Pandya’s comment after Sunday’s game that “there’s a man behind the stumps [Dhoni] who tells them [CSK] what’s working, that helps” was taken by Gilchrist to mean that Pandya is possibly “not feeling that he has got support around him”. It’s difficult not to think that means Pandya reckons Sharma does not have his back in the way that Dhoni seems to have Ruturaj Gaikwad’s as CSK’s new captain. Thereby hangs another tale within this tale.

Unlike Gaikwad, who has played for CSK exclusively, starting in 2020, Pandya was parachuted into the Wankhede from Gujarat Titans — who Pandya captained to the title in 2022, when Sharma’s Mumbai finished stone last. Gujarat reached the final under Pandya last year by beating Mumbai in qualifier 2.

Born in Choryasi in the Surat district, Pandya is as Gujarati as they come. But he played his first 92 IPL games, from 2015 to 2021, for Mumbai and was part of four of their champion sides. Then he did, for Mumbaikars, the unthinkable.

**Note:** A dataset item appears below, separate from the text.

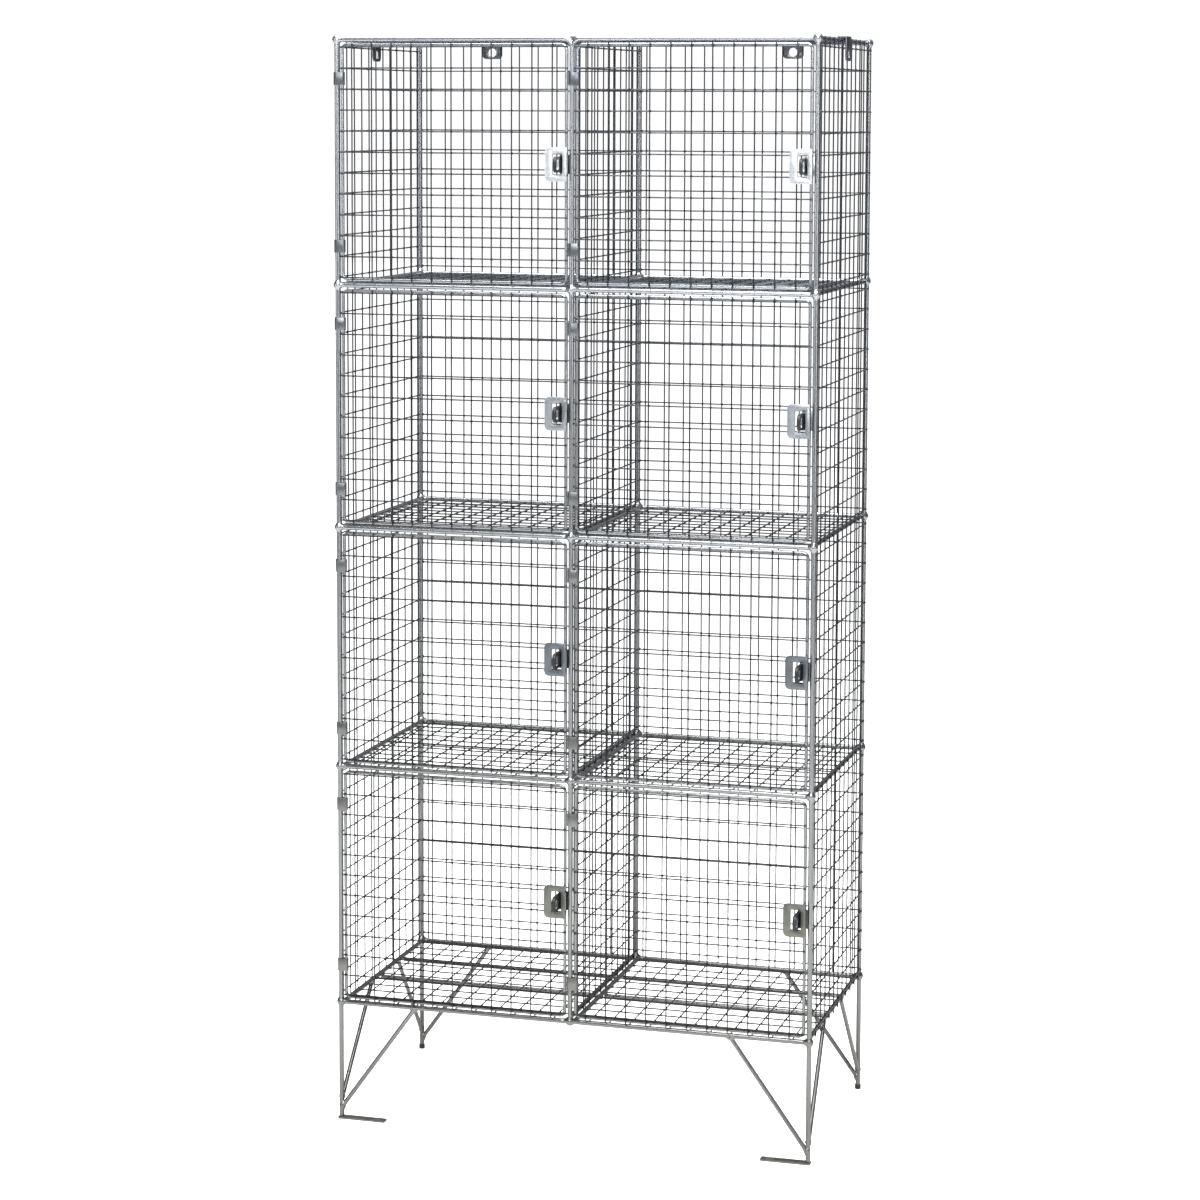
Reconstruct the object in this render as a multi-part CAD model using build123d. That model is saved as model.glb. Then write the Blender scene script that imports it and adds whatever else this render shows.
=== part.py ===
from build123d import *
import math
import os

os.makedirs("parts", exist_ok=True)

# Wire-mesh locker cabinet, two columns of four lockers. Millimetres, +Z up, front towards -Y.
# Origin: on the floor, midway between the slots of the two front feet.

# ---- overall sizes ----
overall_height = 1988.0
column_pitch = 440.0     # post centre to post centre, one locker wide
locker_depth = 440.0     # front post centre to rear post centre
leg_height = 220.0       # floor to the centre of the lowest shelf frame
tier_names = ["bottom", "lower", "upper", "top"]

# ---- stock ----
post_dia = 9.0
frame_dia = 9.0          # rod of the shelf frames and header rails
door_dia = 6.0           # rod of the door frames
wire_dia = 2.5
mesh_pitch = 37.5
bead_r = 8.0             # weld build-up where a shelf frame meets a post
frame_bend = 9.0         # bend radii are to the centre line of the rod
door_bend = 10.0

# ---- doors ----
door_gap = 2.5           # door to the posts and shelf frames around it
row_margin = 5.0         # outermost crosswise wire to the outer edge of the door
hinge_margin = 25.0      # least distance from the hinge post to the first upright wire
clip_sheet = 1.5
clip_clearance = 0.3     # clip to the post it turns on
clip_to_wire = 6.0

# ---- latch plate ----
plate_t = 2.0
plate_height = 60.0
plate_corner = 9.0
plate_chamfer = 1.5
slot_width = 18.0
slot_height = 38.0
slot_corner = 2.0
slot_land = 8.0          # slot to the edge beside the latch post
slot_inner_land = 14.0   # slot to the edge on the mesh
slot_to_wire = 0.25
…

A move to Chennai might have been acceptable. Likewise to Delhi or Kolkata. But Gujarat? From Mumbai? That was beyond the pale, an insult to Maximum City. The fact that Pandya was released by Mumbai before the 2022 player auction, when Sharma, Jasprit Bumrah, Suryakumar Yadav and Pollard were retained, doesn’t feature in this narrative. Neither that Gujarat bought Pandya for USD1.9-million, also before the 2022 auction.

What does the ingrate do after two seasons with Gujarat? Ask to be traded back to Mumbai! If there was a way to lower himself still further in the eyes of the Wankhede faithful, that was it. Worse yet, it prompted Sharma’s removal as captain — the final straw. If Mumbai win an IPL under Pandya, expect boos as he lifts the trophy.

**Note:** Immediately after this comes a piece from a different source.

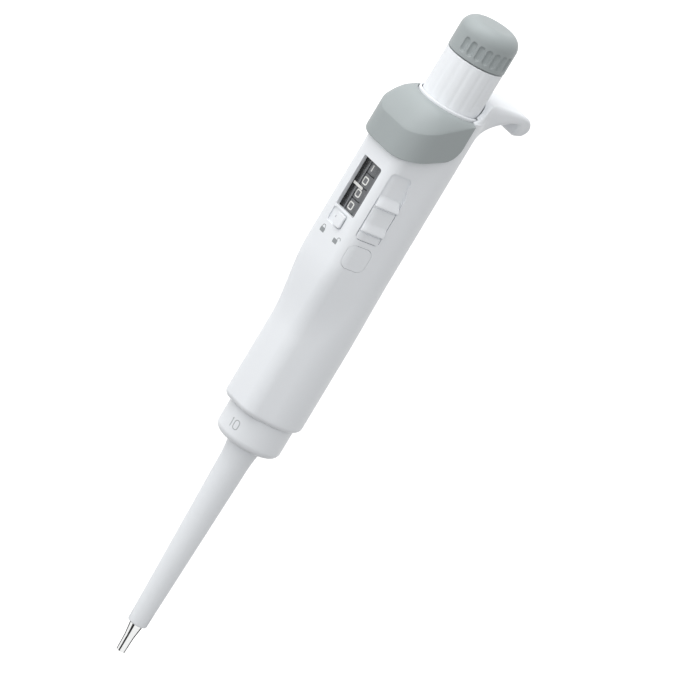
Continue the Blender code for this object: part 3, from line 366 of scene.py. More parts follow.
def turned(outline, segments=SEGMENTS, closed=True):
    """Spins an outline of (radius, height) points about the pipette's axis."""
    bm = bmesh.new()
    verts = [bm.verts.new((r, 0, z)) for r, z in outline]
    edges = [bm.edges.new(pair) for pair in zip(verts, verts[1:])]
    if closed:
        edges.append(bm.edges.new((verts[-1], verts[0])))
    bmesh.ops.spin(
        bm, geom=verts + edges, cent=(0, 0, 0), axis=(0, 0, 1), angle=TURN, steps=segments, use_merge=True
    )
    bmesh.ops.remove_doubles(bm, verts=bm.verts, dist=1e-7)
    bmesh.ops.recalc_face_normals(bm, faces=bm.faces)
    return bm


# %% Section and block helpers
def bridged(rings):
    """Bridges closed rings of points in turn, and closes both ends."""
    bm = bmesh.new()
    loops = []
    for ring in rings:
        verts = [bm.verts.new(point) for point in ring]
        loops.append([bm.edges.new((verts[i - 1], verts[i])) for i in range(len(verts))])
    for lower, upper in zip(loops, loops[1:]):
        bmesh.ops.bridge_loops(bm, edges=lower + upper)
    for end in (loops[0], loops[-1]):
        bmesh.ops.contextual_create(bm, geom=end)
    bmesh.ops.recalc_face_normals(bm, faces=bm.faces)
    return bm


def moved(bm, place):
    """Shifts a whole form."""
    bmesh.ops.translate(bm, vec=place, verts=bm.verts)
    return bm


def block(*spans):
    """A box from its spans along x, y and z."""
    bm = bmesh.new()
    bmesh.ops.create_cube(bm, size=1.0)
    low, high = (Vector(corner) for corner in zip(*spans))
    bmesh.ops.scale(bm, vec=high - low, verts=bm.verts)
    return moved(bm, low + (high - low) / 2)


def soften(bm, width, segments, wanted=None, sharper=0.6):
    """Rounds the edges sharper than an angle in radians that a test picks."""
    edges = [e for e in bm.edges if len(e.link_faces) == 2 and e.calc_face_angle(0) > sharper]
    if wanted is not None:
        edges = [e for e in edges if wanted(e)]
    settings = {"offset_type": "OFFSET", "profile": 0.5, "affect": "EDGES", "material": -1}
    bmesh.ops.bevel(bm, geom=edges, offset=width, segments=segments, clamp_overlap=True, **settings)
    return len(edges)


def extruded(bm, faces, shift):
    """Draws faces out into a prism."""
    grown = bmesh.ops.extrude_face_region(bm, geom=faces)["geom"]
    raised = [item for item in grown if isinstance(item, bmesh.types.BMVert)]
    bmesh.ops.translate(bm, vec=shift, verts=raised)
    return bm


# %% Cutting, joining and finishing
def in_scene(name, data):
    """An object of the scene, at the origin."""
    made = bpy.data.objects.new(name, data)
    bpy.context.scene.collection.objects.link(made)
    return made


def mesh_from(bm, name):
    """Turns a bmesh into a mesh and lets the bmesh go."""
    mesh = bpy.data.meshes.new(name)
    bm.to_mesh(mesh)
    bm.free()
    return mesh


def combined(bm, other, operation="DIFFERENCE"):
    """Cuts one closed shape from another, or joins the two, with a Boolean modifier."""
    made = []
    for part in (bm, other):
        bmesh.ops.recalc_face_normals(part, faces=part.faces)
        made.append(in_scene("in progress", mesh_from(part, "in progress")))
    modifier = made[0].modifiers.new("combine", "BOOLEAN")
    modifier.operation = operation
    modifier.object = made[1]
    modifier.solver = "EXACT"
    result = bmesh.new()
    result.from_object(made[0], bpy.context.evaluated_depsgraph_get())
    for item in made:
        mesh = item.data
        bpy.data.objects.remove(item, do_unlink=True)
        bpy.data.meshes.remove(mesh)
    return result


def finish_piece(bm, name, material, body, node=None, slot=None, sharp=35):
    """Makes a shape an object on a body: smooth, with its true edges kept crisp."""
    bmesh.ops.recalc_face_normals(bm, faces=bm.faces)
    mesh = mesh_from(bm, name)
    mesh.materials.append(material)
    mesh.shade_smooth()
    mesh.set_sharp_from_angle(angle=math.radians(sharp))
    made = in_scene(name, mesh)
    weighted = made.modifiers.new("flat faces stay flat", "WEIGHTED_NORMAL")
    weighted.keep_sharp = True
    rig.ride(made, body)
    if node:
        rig.replaces(made, node)
    if slot:
        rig.slot(made, slot)
    print(name, "-", len(mesh.polygons), "faces on", body)


# %% [markdown]
# ## The camera
# The photograph looks at the right front corner from a little above, through a long lens,
# and the pipette leans to the right in the frame. The model stands upright, so the camera
# rolls instead. It aims at a point half way up the pipette and beside its axis.

# %% Camera
AZIMUTH = math.radians(43.0)
ELEVATION = math.radians(14.5)
LEAN = math.radians(31.06)
DISTANCE = 3.5
LENS = 571.0
AIM_HEIGHT = 123.45 * MM
AIM_ASIDE = 13.24 * MM

level = math.cos(ELEVATION)
away = Vector((math.sin(AZIMUTH) * level, -math.cos(AZIMUTH) * level, math.sin(ELEVATION)))
upright = (Vector((0, 0, 1)) - away * away.z).normalized()
sideways = upright.cross(away)
camera_up = upright * math.cos(LEAN) - sideways * math.sin(LEAN)
camera_right = upright * math.sin(LEAN) + sideways * math.cos(LEAN)
aim = Vector((0, 0, AIM_HEIGHT)) + sideways * AIM_ASIDE
camera = in_scene("camera", bpy.data.cameras.new("camera"))
camera.data.lens = LENS
camera.data.clip_end = 10.0
turn = Matrix((camera_right, camera_up, away)).transposed()
camera.matrix_world = Matrix.Translation(aim + away * DISTANCE) @ turn.to_4x4()
bpy.context.scene.camera = camera
print("camera stands", round(DISTANCE, 2), "m away")

# %% [markdown]
# ## The handle's section
# Cut across, the handle is a round back and two small front corners with a belt pulled
# tight round them. Low down, where the hand closes on it, the corners are blunt and close
# together; above, at the counter, they are crisp and far apart, so the front is flat. One
# function gives that belt for any height.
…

This attempt at analysing the Pandya problem comes to you from the sharp tip of Africa. Why, you might ask if you’re Indian, should what is essentially a domestic squabble be of interest in other countries? Because the IPL has long since burst its banks as an indigenous event, if it ever was any such thing. The first game, at the Chinnaswamy in April 2008, involved four Australians, two South Africans, a Pakistani and a New Zealander — Brendon McCullum, who scored 158 off 73.

So woven into the fabric of modern cricket is the IPL in countries where the game has a significant presence — not least because those countries supply many of the tournament’s best players — that Pandya’s predicament has come to the attention of one of the most unfrivolous publications in print anywhere.

“Are Indians right to boo Hardik Pandya, a star cricketer?” is the headline above 926 words on the subject that appeared in The Economist on Friday. “Mr Pandya’s first sin was to jump ship, moving from the Gujarat Titans to the Mumbai Indians. That move earned Mr Pandya, himself a Gujarati, the ire of his home-state supporters. But as part of the lucrative deal, Mr Pandya allegedly insisted that he replace Rohit Sharma as the captain of his new side. For fans of the Mumbai Indians, that act of opportunism against their hugely successful leader was tantamount to treason.”

That “allegedly” over Mumbai’s captaincy change is doing a lot of heavy lifting. Mere players, even those of the millionaire class created by the IPL, do not make such decisions. That’s the privilege of the billionaires who own them. According to another thoroughly unfrivolous publication, Forbes, Mukesh Ambani alone has an estimated net worth of USD115.4-billion. So it cannot be regarded as anything more than rumour that Pandya “insisted” on being made captain.

But The Economist was onto something elsewhere in its piece: “Fans in lots of sports see themselves — not the officials, team owners or players — as upholders of their sport’s unwritten moral code. Booing is their go-to way of signalling and punishing any transgressions.”

Including transgressions perceived by people who consider themselves keepers of the faith, no matter who owns what. Getting Pandya into their good books could exact a price even billionaires cannot pay.